Matthew 5:8 says, "Blessed are the pure in heart, for they shall see God." Here, seeing God is a great reward in the kingdom. According to the clear view in the New Testament, to see God is to receive God into us. If seeing God is merely an objective seeing of God and nothing else, that means very little. But seeing God is to receive God, and this means that God comes into us as our element to renew us, to transform us, because God's coming in adds the divine element into our being. This divine element works on us and in us to renew us, discharging all our old element. Eventually, our entire being becomes new. This is transformation.
Second Corinthians 3:18 says, "We all with unveiled face, beholding and reflecting like a mirror the glory of the Lord, are being transformed into the same image from glory to glory, even as from the Lord Spirit." First we behold God, that is, see God; then we reflect Him and are transformed. In our seeing God we are being transformed into His glorious image, from one degree of glory to another. This is from the Lord Spirit.
The God whom Job saw was also the Spirit, but at that time God was still in His original state. God had His divine element with His divine attributes, but He did not have anything related to incarnation, humanity, and human living. According to 2 Corinthians 3:18, the God whom we are looking at today is different, for He is much richer in His ingredients. Hence, the more we look at Him, the more we receive His ingredients into our being as our inner supply to work on us, to discharge the old, and to make us new. This is to transform us into God's image.
Seeing God should issue in the transformation of our being into God's image. I do not believe Job had such a realization when he saw God. It is a fact that his sufferings did issue in one thinghe saw God. It is hard to say, however, in what way Job saw God, whether in a physical way or in the way of a spiritual revelation.
Our way of looking at God today is altogether a matter in the spirit. The God whom we may look at is the consummated Spirit, and we can look at Him in our spirit. Sometimes we are too busy or too careless to take the opportunity to look at the Lord. In our morning watch, even if only for fifteen or twenty minutes, we have time to be with the Lord, time to remain in the Spirit. At such a time we may pray-read His word, talk to Him, or pray to Him with short prayers. Then we will have the sense that we are receiving something of God's element, that we are absorbing the riches of God into our being. In this way we are under the divine transformation day by day.
Our Christian life is a life not of changing outwardly but of being transformed from within by having the divine element added into our inner being to replace our old element. This is altogether by our looking at the processed and consummated God, who is the all-inclusive Spirit.
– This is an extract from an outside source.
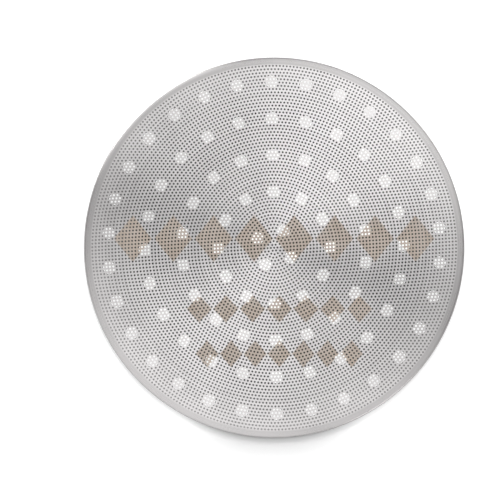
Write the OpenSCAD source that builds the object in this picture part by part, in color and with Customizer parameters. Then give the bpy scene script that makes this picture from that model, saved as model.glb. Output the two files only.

By reading Job's final word in chapter thirty, we can realize that Job and his friends were walking on the way of the tree of the knowledge of good and evil. They were not in the realm of endeavoring to see God in order to learn of Him and especially to receive Him so that they could be transformed with His element and essence to be made the same as God in life and in nature. We all need to see a clear comparison between the way taken by Job and his friends and the way revealed in the New Testament.